A violência, seja simbólica ou física, é fato constante na produção, a começar pela Cerimônia, ato em que o Comandante, alto funcionário de Gilead, pratica sexo com a Aia de maneira não consentida e na presença da sua esposa. Esse ato, caracterizado como uma forma de estupro, revela apenas um exemplo da força exercida sobre Offred e as outras Aias, uma vez que elas são forçadas a cumprir ordens sem ter espaço para o contraditório. A recusa em cumprir qualquer ordem leva a punições como castigos físicos, a perda de um olho ou o envio para as Colônias, campos de concentração em território contaminado onde o único futuro é a morte.

Yvonne Strahovski (“O Predador”) atua de forma incrível no papel de Serena Waterford, esposa do Comandante Walterford (Joseph Fiennes, “Ressurreição”), umas das responsáveis pelo novo regime com seu marido. Nesta nova realidade, ela se coloca em posição de submissão, esquecendo seu passado como escritora. Serena sonha em ter um filho, mas para isso deve contar com a “colaboração” de Offred. As cenas em que o Comandante Walterford tem relações com sua Aia, sob o olhar de Serena, são de um desconforto incrível para todos, transmitido com precisão pela montagem de cena, evocando o lado mais ambíguo e perverso desse novo regime político.

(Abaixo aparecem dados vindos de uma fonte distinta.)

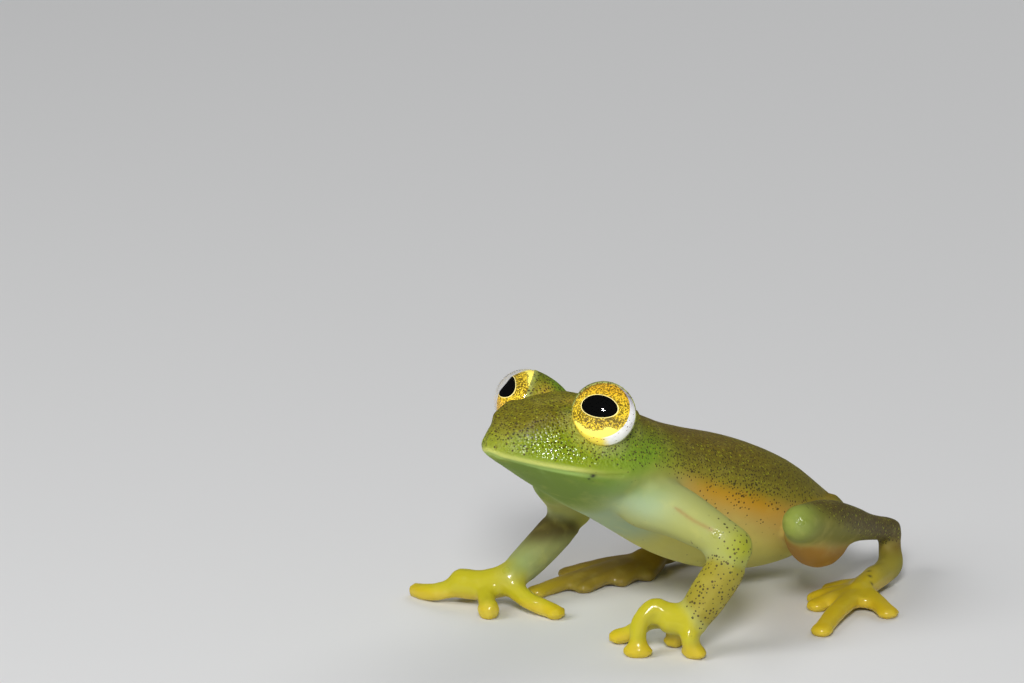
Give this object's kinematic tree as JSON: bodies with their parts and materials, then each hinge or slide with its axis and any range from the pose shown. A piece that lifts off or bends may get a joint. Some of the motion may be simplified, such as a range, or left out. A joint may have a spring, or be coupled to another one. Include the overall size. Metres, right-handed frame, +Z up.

A força de “The Handmaid’s Tale” se dá principalmente a seu enredo envolvente. A forma como a história é contada intercala o antes e o depois da queda do governo, e se alia à ótima fotografia explorando o vermelho saturado das Aias em contraste com as cores sisudas e sem graça de Gilead. A montagem e a direção nos deixam curiosos para saber como os EUA puderam mudar de forma tão drástica e tão rápida. Como June, que até ontem era mãe e uma editora bem realizada, se transforma em uma escrava sexual sob o jugo de um regime totalitário? A mensagem aqui é clara: devemos ficar de olhos abertos o tempo todo para o que acontece em nossa volta, sob o risco de ver nossa liberdade tolhida do dia para a noite e perder o poder de protestar contra qualquer coisa. Aqui cabe uma crítica: onde estava o jornalismo, essencial em toda a democracia, que não noticiou as mudanças na sociedade americana? Nos flashbacks espalhados pela primeira temporada vemos que um dia June não podia mais ter dinheiro em conta corrente (só os maridos podiam ter), no outro ela foi demitida do trabalho (só homens podiam trabalhar), mais a frente ficou proibido protestar e depois já não se podia fazer mais nada, apenas servir a Gilead.

“The Handmaid’s Tale” é vencedora de diversos prêmios em 2017 e 2018. Em destaque para o Emmy de melhor série dramática em 2017, o Globo de Ouro também de série dramática em 2018 e o prêmio de melhor atriz para Elisabeth Moss nas mesmas premiações, que mostram a força da produção, atualíssima e responsável por levantar um debate necessário para os novos tempos. Criticando administrações autoritárias e a postura da sociedade em relação à mulher, a série consegue passar sua mensagem com clareza e peso suficiente para chocar quem a assiste. A experiência de ver, questionar e pensar em “O Conto da Aia” é, mais do que nunca, necessária.